Athena // Film Review

It’s early days, but the opening sequence of Athena will probably be looked back on as one of the great action film spectacles of the 21st century.

This sounds like hyperbole - every film released these days is ‘one of the great’ of something, but in this case nothing comes close to the specific achievement made here. It is the culmination of a movement of action filmmaking; the uncut tracking shot following individuals through a gradual build until eventually the entire set erupts in bullets and fire, with elaborate choreography and planned explosions. Netflix are particularly fond of this style, having used it as a talking point for both Extraction and The Gray Man only in the last two years.
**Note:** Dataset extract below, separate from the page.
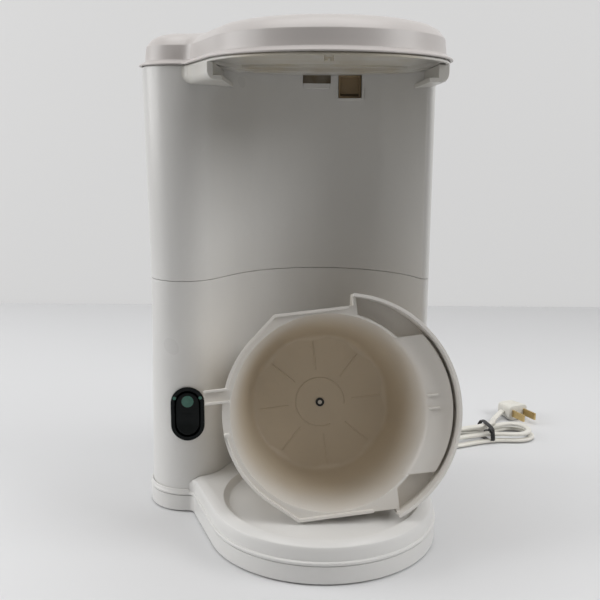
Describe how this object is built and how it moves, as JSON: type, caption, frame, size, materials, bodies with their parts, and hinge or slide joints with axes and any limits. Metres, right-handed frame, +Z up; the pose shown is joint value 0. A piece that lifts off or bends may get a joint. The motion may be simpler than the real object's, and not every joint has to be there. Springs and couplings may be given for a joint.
{
  "type": "iced tea maker",
  "caption": "Countertop iced tea maker: round pitcher plate before a tall tank and heater housing, hinged lid over basket rails, rocker switch, lifted-out brew basket and tied mains cord.",
  "frame": {"origin": "on the surface that the maker stands on, under the centre of its round pitcher plate", "axes": "+X to the right as seen from the front, +Y to the back, +Z up"},
  "size_m": [0.3268, 0.3202, 0.3268],
  "materials": {
    "white_plastic": "satin",
    "basket_plastic": "satin",
    "rubber": "matte",
    "screw_steel": "satin",
    "inner_plastic": "satin",
    "spout_plastic": "satin",
    "hose_rubber": "matte",
    "heater_aluminium": "satin",
    "heater_steel": "satin",
    "black_plastic": "gloss",
    "green_lens": "gloss",
    "brass": "satin",
    "wire_plastic": "matte",
    "cord_plastic": "satin",
    "tie_black": "matte",
    "seal_rubber": "matte"
  },
  "bodies": {
    "housing": {"base_pan": "white_plastic", "feet": "rubber", "pan_screws": "screw_steel", "base_cover": "white_plastic", "lower_housing": "white_plastic", "upper_housing": "white_plastic", "head_deck": "white_plastic", "deck_screws": "screw_steel", "lid_hinge_pins": "screw_steel", "riser_tube": "inner_plastic", "outlet_spout": "spout_plastic", "tank_grommet": "hose_rubber", "check_valve": "inner_plastic", "supply_hose": "hose_rubber", "delivery_hose": "hose_rubber", "hose_clamps": "screw_steel", "heater_tube": "heater_aluminium", "heater_element": "heater_steel", "heater_bracket": "heater_steel", "thermostat": "heater_steel", "thermal_fuse": "heater_steel", "switch_frame": "black_plastic", "switch_body": "black_plastic", "switch_terminals": "brass", "lead_wires": "wire_plastic", "strain_relief": "cord_plastic", "cord_lead": "cord_plastic", "cord_hank": "cord_plastic", "cord_tail": "cord_plastic", "cord_tie": "tie_black", "plug_body": "cord_plastic", "plug_blades": "brass"},
    "lid": {"lid": "white_plastic"},
    "rocker": {"switch_rocker": "black_plastic", "indicator_lens": "green_lens"},
    "basket": {"basket": "basket_plastic", "valve_spring": "heater_steel"},
    "drip_valve": {"valve_seal": "seal_rubber", "valve_stem": "inner_plastic"},
    "valve_ball": {"check_ball": "inner_plastic"}
  },
  "joints": [
    {"name": "lid_hinge", "type": "hinge", "parent": "housing", "child": "lid", "pos_m": [-0.024, 0.1374, 0.306], "axis": [-1, 0, 0], "range_deg": [0, 95]},
    {"name": "switch_press", "type": "hinge", "parent": "housing", "child": "rocker", "pos_m": [-0.09314, 0.03159, 0.0718], "axis": [0.9952, 0.0976, 0], "range_deg": [0, 9]},
    {"name": "basket_lift", "type": "slide", "parent": "housing", "child": "basket", "axis": [0, -0.866, 0.5], "range_m": [0, 0.22]},
    {"name": "valve_press", "type": "slide", "parent": "basket", "child": "drip_valve", "axis": [0.0543, -0.9721, 0.2284], "range_m": [0, 0.003], "stiffness_N_per_m": 200, "deforming": ["valve_spring"]},
    {"name": "ball_lift", "type": "slide", "parent": "housing", "child": "valve_ball", "axis": [0, 0, 1], "range_m": [0, 0.0025]}
  ]
}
What makes the opening of Athena special is the three or four points in the rising action where the scene could end and still be lauded. Where most ‘one shot’ gimmicks almost beg us to admire them based on the precision of the technique, Athena just keeps daring to go bigger, taking us from a police conference to a riot through the police station through an urban car chase and then up the rooftops to finally reveal its flashy title card with utterly earned confidence. The sequence co-ordinates armies of extras, countless moving vehicles and a stretch of land the length of a city. It is a true feat, the likes of which very rarely comes along anymore.
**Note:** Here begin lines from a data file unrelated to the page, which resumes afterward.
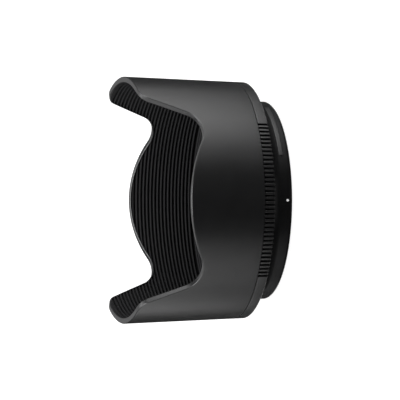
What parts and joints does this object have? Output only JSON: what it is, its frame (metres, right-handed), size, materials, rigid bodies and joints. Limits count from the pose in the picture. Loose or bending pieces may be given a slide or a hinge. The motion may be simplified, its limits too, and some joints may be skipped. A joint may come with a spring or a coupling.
{
  "type": "lens hood",
  "caption": "Round flared lens hood with scalloped petals, a ribbed inside, a slotted grip band and a bayonet collar with a click stop.",
  "frame": {"origin": "centre of the rear rim's face, on the optical axis", "axes": "+Z along the optical axis towards the subject, +X through one long petal, -Y through the short petal above the index dot"},
  "size_m": [0.1116, 0.1102, 0.0668],
  "materials": {
    "body_plastic": "fine matte texture",
    "grip_plastic": "fine matte texture",
    "collar_plastic": "satin",
    "baffle_black": "dead matte",
    "screw_steel": "blackened",
    "cover_plastic": "fine matte texture",
    "spring_steel": "bright strip",
    "pawl_plastic": "smooth acetal",
    "index_white": "paint"
  },
  "bodies": {
    "hood": {"petal_shell": "body_plastic", "grip_ring": "grip_plastic", "mount_collar": "collar_plastic", "rear_baffle_ring": "baffle_black", "shell_screws": "screw_steel", "detent_cover": "cover_plastic", "detent_spring": "spring_steel", "index_dot": "index_white"},
    "pawl": {"detent_pawl": "pawl_plastic"}
  },
  "joints": [
    {"name": "detent_travel", "type": "slide", "parent": "hood", "child": "pawl", "axis": [0.7373, -0.6756, 0], "range_m": [0, 0.0006], "stiffness_N_per_m": 2000, "springref_m": -0.0002, "deforming": ["detent_spring"]}
  ]
}
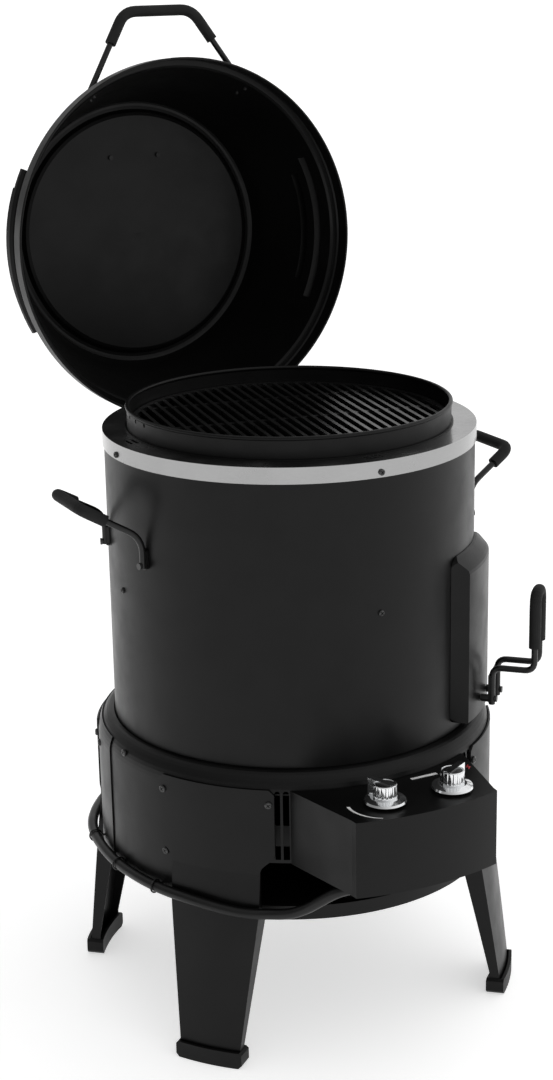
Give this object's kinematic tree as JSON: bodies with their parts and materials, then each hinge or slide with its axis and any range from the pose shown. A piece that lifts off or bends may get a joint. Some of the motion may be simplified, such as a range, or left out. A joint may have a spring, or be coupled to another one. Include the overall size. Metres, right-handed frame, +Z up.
{
  "type": "gas drum smoker and roaster",
  "caption": "Upright black drum cooker with a hinged domed lid, lift-out grate, pull-out smoker box, gas burner base with control knobs, side handles and stamped legs with boots.",
  "frame": {"origin": "on the floor, under the vertical axis of the drum", "axes": "+Z up, -Y towards the front where the controls are, +X towards the smoker box side"},
  "size_m": [0.58, 0.794, 1.1805],
  "materials": {
    "charcoal_paint": "satin black powder coat",
    "chamber_enamel": "matte black porcelain enamel",
    "boot_plastic": "matte moulded black plastic",
    "screw_steel": "blackened steel screws",
    "galvanised_steel": "plain galvanised sheet steel",
    "collar_steel": "light satin stainless steel",
    "grate_enamel": "satin black porcelain enamel on steel",
    "rod_enamel": "gloss black paint on steel rod",
    "grip_foam": "matte charcoal sleeve",
    "knob_chrome": "bright chrome",
    "white_print": "printed marks",
    "brass_fitting": "plain machined brass",
    "hose_rubber": "smooth black rubber",
    "black_plastic": "semi-gloss black plastic",
    "regulator_zinc": "plain die-cast grey metal",
    "electrode_ceramic": "white ceramic"
  },
  "bodies": {
    "base": {"base_skirt": "charcoal_paint", "rear_panel": "charcoal_paint", "leg_front_left": "charcoal_paint", "leg_front_right": "charcoal_paint", "leg_rear_left": "charcoal_paint", "leg_rear_right": "charcoal_paint", "foot_front_left": "boot_plastic", "foot_front_right": "boot_plastic", "foot_rear_left": "boot_plastic", "foot_rear_right": "boot_plastic", "leg_screws": "screw_steel", "bottom_pan": "chamber_enamel", "heat_shield": "galvanised_steel", "shield_arms": "galvanised_steel", "burner": "galvanised_steel", "venturi_tube": "galvanised_steel", "burner_bracket": "galvanised_steel", "igniter_electrode": "electrode_ceramic", "igniter_lead": "hose_rubber", "control_box": "charcoal_paint", "panel_marks": "white_print", "gas_valve": "brass_fitting", "igniter_module": "black_plastic", "hose_fitting": "brass_fitting", "gas_hose": "hose_rubber", "hose_rings": "rod_enamel", "regulator": "regulator_zinc", "regulator_hook": "charcoal_paint", "tray_rails": "galvanised_steel", "drum_shell": "charcoal_paint", "collar_ring": "collar_steel", "collar_screws": "screw_steel", "drum_screws": "screw_steel", "inner_chamber": "chamber_enamel", "left_handle_rod": "rod_enamel", "left_handle_grip": "grip_foam", "left_handle_bolts": "screw_steel", "right_handle_rod": "rod_enamel", "right_handle_grip": "grip_foam", "right_handle_bolts": "screw_steel", "smoker_frame": "galvanised_steel", "hinge_bracket": "charcoal_paint", "hinge_pin": "galvanised_steel", "hinge_screws": "screw_steel"},
    "lid": {"lid_shell": "charcoal_paint", "lid_handle_rod": "rod_enamel", "lid_handle_grip": "grip_foam", "lid_handle_bolts": "screw_steel", "lid_name_plate": "galvanised_steel", "hinge_leaf": "charcoal_paint"},
    "grate": {"cooking_grate": "grate_enamel"},
    "smoker_box": {"smoker_cover": "charcoal_paint", "chip_tray": "galvanised_steel", "smoker_handle_rod": "rod_enamel", "smoker_handle_grip": "grip_foam", "smoker_handle_bolts": "screw_steel"},
    "grease_tray": {"grease_tray": "grate_enamel"},
    "gas_stem": {"gas_stem_collar": "galvanised_steel"},
    "gas_knob": {"gas_knob": "knob_chrome"},
    "igniter_knob": {"igniter_knob": "knob_chrome"},
    "coupling": {"coupling_nut": "black_plastic"}
  },
  "joints": [
    {"name": "lid_hinge", "type": "hinge", "parent": "base", "child": "lid", "pos_m": [0, 0.2319, 0.6595], "axis": [-1, 0, 0], "range_deg": [-92.9, 0]},
    {"name": "grate_lift", "type": "slide", "parent": "base", "child": "grate", "axis": [0, 0, 1], "range_m": [0, 0.12]},
    {"name": "smoker_box_slide", "type": "slide", "parent": "base", "child": "smoker_box", "axis": [0.7218, -0.6921, 0], "range_m": [0, 0.08]},
    {"name": "grease_tray_slide", "type": "slide", "parent": "base", "child": "grease_tray", "axis": [0, -1, 0], "range_m": [0, 0.16]},
    {"name": "gas_knob_press", "type": "slide", "parent": "base", "child": "gas_stem", "axis": [0, 0, -1], "range_m": [0, 0.0025], "stiffness_N_per_m": 900, "springref_m": -0.003},
    {"name": "gas_knob_turn", "type": "hinge", "parent": "gas_stem", "child": "gas_knob", "pos_m": [-0.036, -0.291, 0.345], "axis": [0, 0, 1], "range_deg": [0, 135]},
    {"name": "igniter_turn", "type": "hinge", "parent": "base", "child": "igniter_knob", "pos_m": [0.049, -0.294, 0.345], "axis": [0, 0, 1], "range_deg": [0, 75], "stiffness_Nm_per_rad": 0.05, "springref_deg": -11.46},
    {"name": "coupling_turn", "type": "hinge", "parent": "base", "child": "coupling", "pos_m": [0.04677, 0.28724, 0.199], "axis": [0.9781, 0.2079, 0], "continuous": true}
  ]
}
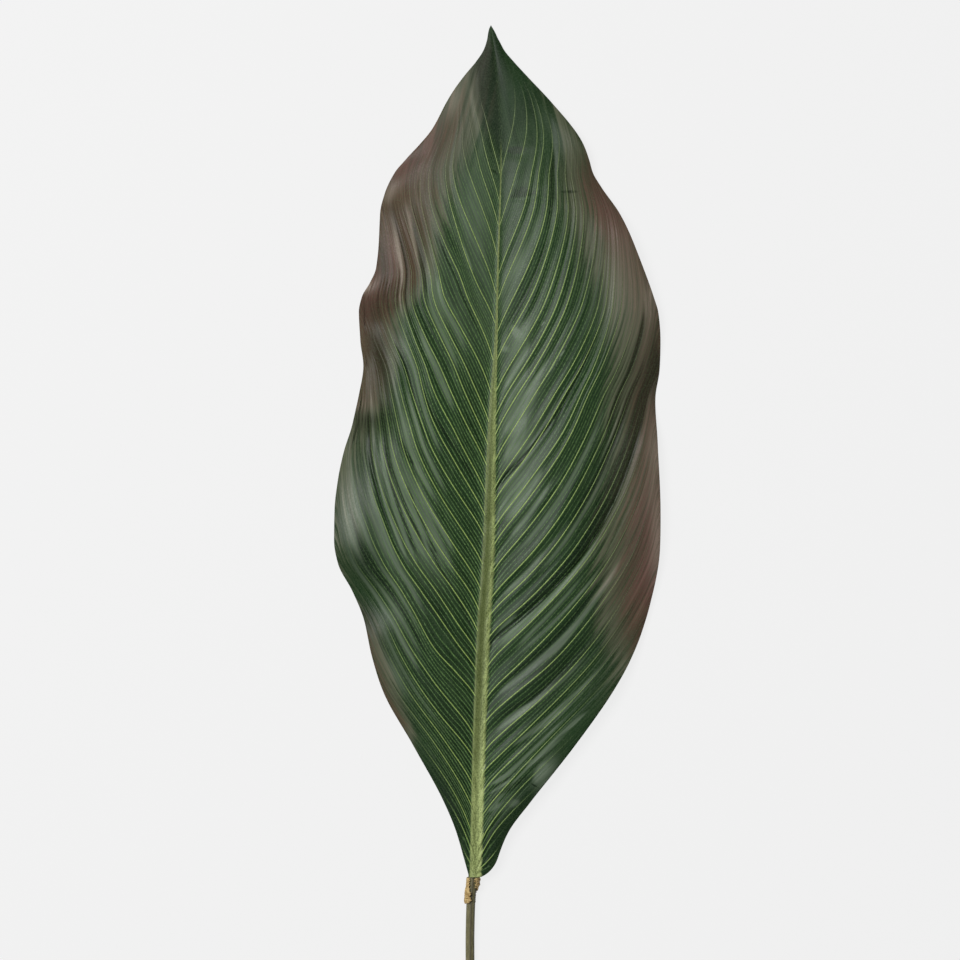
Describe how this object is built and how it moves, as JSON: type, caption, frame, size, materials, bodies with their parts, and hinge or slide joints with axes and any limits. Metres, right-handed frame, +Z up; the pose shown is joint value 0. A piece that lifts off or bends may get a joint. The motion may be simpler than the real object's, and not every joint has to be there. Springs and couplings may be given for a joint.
{
  "type": "canna leaf",
  "caption": "Large pointed leaf with waved margins, a pale midrib and arching side veins, cut with a length of stalk and lying flat, upper face up.",
  "frame": {"origin": "middle of the leaf's outline seen from above, on the surface that it lies on", "axes": "+Y from the cut stalk towards the tip, +X to the right, +Z up out of the upper face"},
  "size_m": [0.196, 0.6563, 0.0144],
  "materials": {
    "leaf_green": "satin dark green with pale veins and brown-mauve margins",
    "stalk_olive": "dull olive brown, lengthwise streaks",
    "dry_brown": "matte dry brown"
  },
  "bodies": {
    "root": {"leaf_blade": "leaf_green", "stem": "stalk_olive", "torn_wrap": "dry_brown"}
  },
  "joints": []
}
There was a point after the title card drop when I started to worry, as it appeared that director Romain Gavras was planning to continue with the ‘one shot’ trick, but it quickly becomes apparent that the technique, beloved in online circles to the point where studios see it as an open-goal for a ‘cool’ action sequence, is of little interest to Gavras on its own. Each scene features only a handful of cuts, this is true, but that is only because the urban riot that runs through the ninety-minute runtime of Athena is accomplished almost entirely through practical effects and measured direction. Who wouldn’t want to show that off?

Athena is the story of a siege at a block of Paris flats, where locals led by revolutionary Karim (Sami Slimane) insist on justice for the death of Karim’s child brother Idir, who was murdered by men in police uniforms. Karim goes so far as to take one of the police officers or ‘feds’ hostage, demanding that his brother’s killers be sacrificed by dawn or else. The only man who might be able to get through to him is his other brother Abdel (Dali Benssalah), who also grieves Idir but wants to put an end to the violence.
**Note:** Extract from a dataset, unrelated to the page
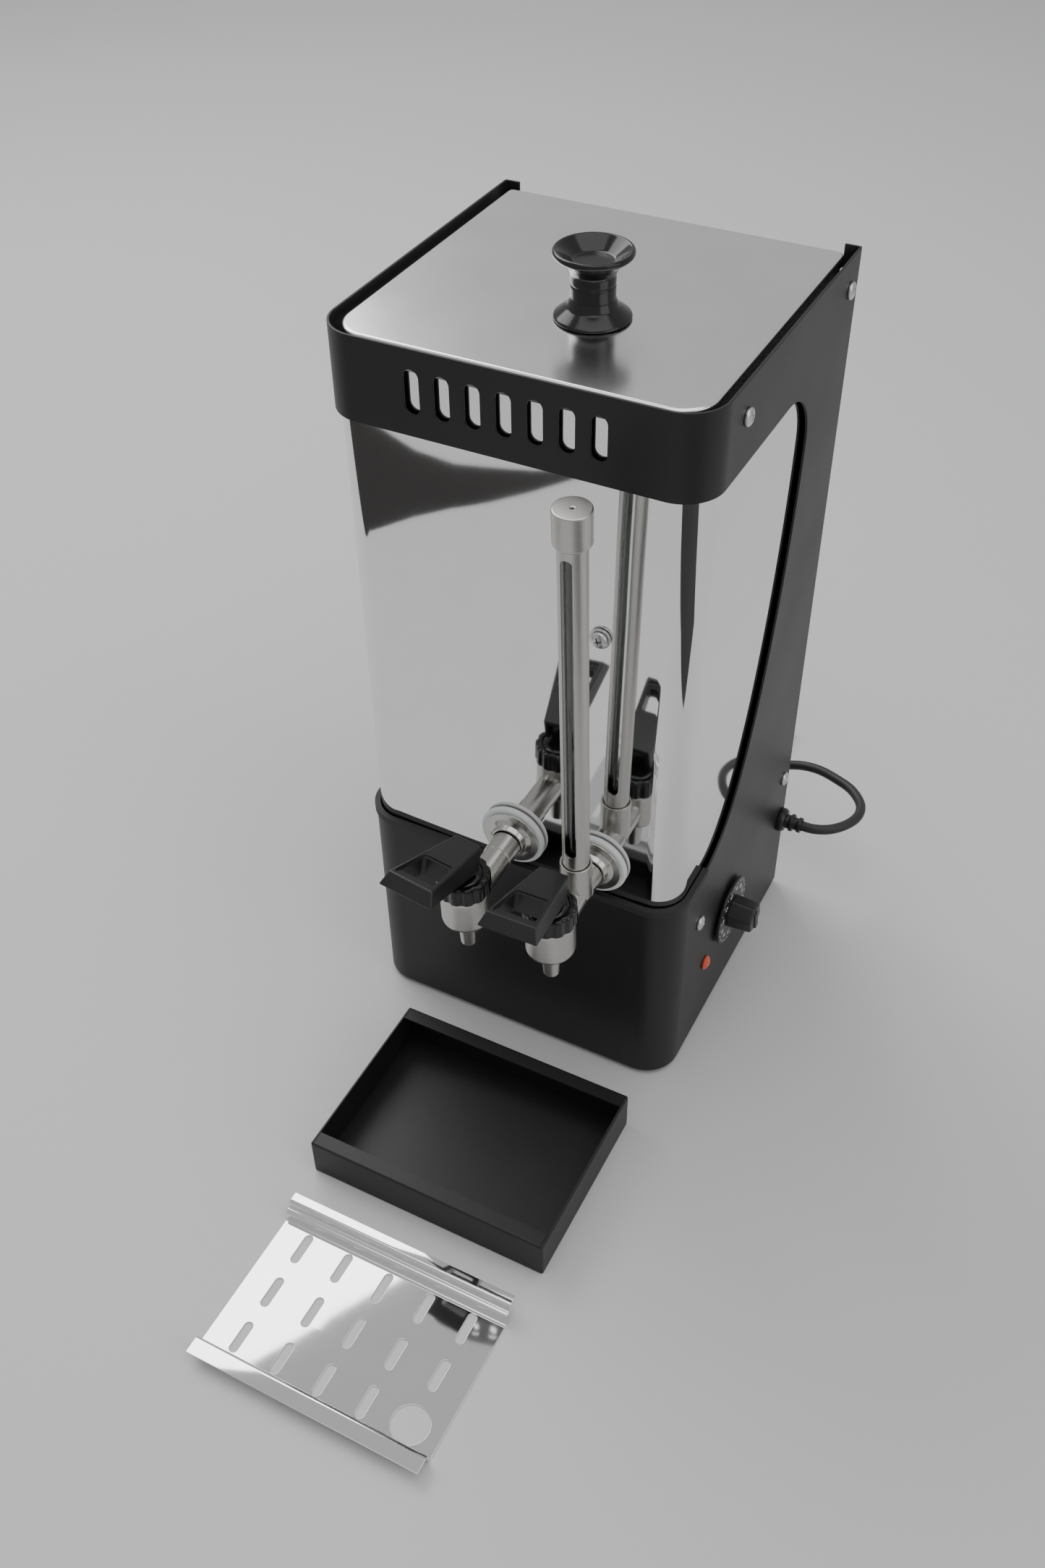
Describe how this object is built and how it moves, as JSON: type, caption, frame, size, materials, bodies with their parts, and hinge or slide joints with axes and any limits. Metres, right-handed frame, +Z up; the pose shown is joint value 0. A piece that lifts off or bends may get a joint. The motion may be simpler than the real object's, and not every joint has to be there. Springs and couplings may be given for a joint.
{
  "type": "countertop water dispenser",
  "caption": "Countertop hot water dispenser: black folded frame round a mirror-polished tank, lever taps, level gauge, knobbed lid, side thermostat dial, loose drip tray and grille.",
  "frame": {"origin": "on the counter, under the middle of the whole arrangement (dispenser, tray and grille) without its free cord", "axes": "+Z up, -Y to the front where the taps, the tray and the grille are, +X to the side with the dial, lamp and cord outlet"},
  "size_m": [0.2785, 0.6947, 0.535],
  "materials": {
    "black_powder_coat": "fine-textured black powder coat",
    "black_gloss_plastic": "glossy black moulded plastic",
    "black_satin_plastic": "satin black moulded plastic",
    "black_rubber": "matte black rubber",
    "polished_stainless": "mirror-polished stainless steel",
    "brushed_stainless": "finely brushed stainless steel",
    "zinc_plated_steel": "bright zinc plate, satin",
    "clear_silicone": "translucent milky silicone",
    "gauge_glass": "clear glass tube",
    "orange_lamp": "orange-red translucent lens",
    "grey_cable": "dark grey cable sheath, satin"
  },
  "bodies": {
    "housing": {"back_panel": "black_powder_coat", "base_plate": "black_powder_coat", "bonnet_left": "black_gloss_plastic", "bonnet_right": "black_gloss_plastic", "collar_left": "black_gloss_plastic", "collar_right": "black_gloss_plastic", "cord_coil": "grey_cable", "cord_lead": "grey_cable", "cord_tail": "grey_cable", "edge_trim": "black_rubber", "flare_left": "polished_stainless", "flare_right": "polished_stainless", "foot_left_front": "black_rubber", "foot_left_rear": "black_rubber", "foot_right_front": "black_rubber", "foot_right_rear": "black_rubber", "frame_wrap": "black_powder_coat", "gauge_cap": "brushed_stainless", "gauge_glass": "gauge_glass", "gauge_guard": "brushed_stainless", "heater_plate": "zinc_plated_steel", "inner_vessel": "brushed_stainless", "lock_nut_left": "zinc_plated_steel", "lock_nut_right": "zinc_plated_steel", "pilot_lamp": "orange_lamp", "pin_left": "zinc_plated_steel", "pin_right": "zinc_plated_steel", "plug": "grey_cable", "screw_left_low_front": "zinc_plated_steel", "screw_left_low_rear": "zinc_plated_steel", "screw_left_top_front": "zinc_plated_steel", "screw_left_top_rear": "zinc_plated_steel", "screw_right_low_front": "zinc_plated_steel", "screw_right_low_rear": "zinc_plated_steel", "screw_right_top_front": "zinc_plated_steel", "screw_right_top_rear": "zinc_plated_steel", "silicone_left": "clear_silicone", "silicone_right": "clear_silicone", "stay_screw": "zinc_plated_steel", "stay_washer": "zinc_plated_steel", "strain_relief": "black_satin_plastic", "tank_jacket": "polished_stainless", "tank_rail_left": "zinc_plated_steel", "tank_rail_right": "zinc_plated_steel", "tank_shelf": "zinc_plated_steel", "thermostat": "zinc_plated_steel", "valve_body_left": "brushed_stainless", "valve_body_right": "brushed_stainless"},
    "lid": {"lid_plate": "polished_stainless", "lid_skirt": "brushed_stainless", "lid_knob": "black_gloss_plastic", "lid_knob_screw": "zinc_plated_steel"},
    "dial": {"dial_disc": "black_gloss_plastic", "dial_knob": "black_satin_plastic"},
    "tap_lever_left": {"lever_left": "black_satin_plastic"},
    "tap_lever_right": {"lever_right": "black_satin_plastic"},
    "valve_stem_left": {"stem_left": "black_rubber"},
    "valve_stem_right": {"stem_right": "black_rubber"},
    "tray": {"drip_tray": "black_powder_coat"},
    "grille": {"drip_grille": "polished_stainless"}
  },
  "joints": [
    {"name": "lid_lift", "type": "slide", "parent": "housing", "child": "lid", "axis": [0, 0, 1], "range_m": [0, 0.12]},
    {"name": "dial_turn", "type": "hinge", "parent": "housing", "child": "dial", "pos_m": [0.10145, 0.14605, 0.078], "axis": [-1, 0, 0], "range_deg": [0, 280]},
    {"name": "lever_left_press", "type": "hinge", "parent": "housing", "child": "tap_lever_left", "pos_m": [-0.01022, -0.02136, 0.22197], "axis": [0.9925, -0.1218, -0.0051], "range_deg": [0, 28], "stiffness_Nm_per_rad": 0.3, "springref_deg": -17.19},
    {"name": "lever_right_press", "type": "hinge", "parent": "housing", "child": "tap_lever_right", "pos_m": [0.04689, -0.02104, 0.22197], "axis": [0.9998, 0.0198, 0.0003], "range_deg": [0, 28], "stiffness_Nm_per_rad": 0.3, "springref_deg": -17.19},
    {"name": "stem_left_rise", "type": "slide", "parent": "housing", "child": "valve_stem_left", "axis": [0, -0.0419, 0.9991], "range_m": [0, 0.004]},
    {"name": "stem_right_rise", "type": "slide", "parent": "housing", "child": "valve_stem_right", "axis": [0.0005, -0.0419, 0.9991], "range_m": [0, 0.004]},
    {"name": "tray_slide", "type": "slide", "parent": "housing", "child": "tray", "axis": [0, 1, 0], "range_m": [0, 0.039]},
    {"name": "grille_lift", "type": "slide", "parent": "housing", "child": "grille", "axis": [0, 0, 1], "range_m": [0, 0.06]}
  ],
  "couplings": [
    {"joint": "stem_left_rise", "follows": "lever_left_press", "m_per_rad": 0.008},
    {"joint": "stem_right_rise", "follows": "lever_right_press", "m_per_rad": 0.008}
  ]
}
The film bounces between their two viewpoints, following Karim as he doubles down with each new act of violence, and then putting us into Abdel’s shoes as he fights his way through the chaos to set the fed free. Though predominantly focused on the anarchic visuals, from firework battles to wince-worthy fist fights with riot gear enforcers, Athena is mostly successful at balancing the viewpoints of these two brothers, both lost in the madness and searching for someone to blame. Where the film stumbles is in its third act, where Abdel and Karim are pushed to their breaking points and, out of seeming insanity, make a series of brutally violent decisions that happen too quickly to entirely track.

Given its roots in reality, Athena was never going to have a happy ending, but the spectacle pretty much has to carry us through the finale once the story beats start to get a bit confused. That’s forgivable though; once in a blue moon, there is space for cinema of pure sensation, and this one more than earns its stripes.

Reviewed at Venice Film Festival 2022.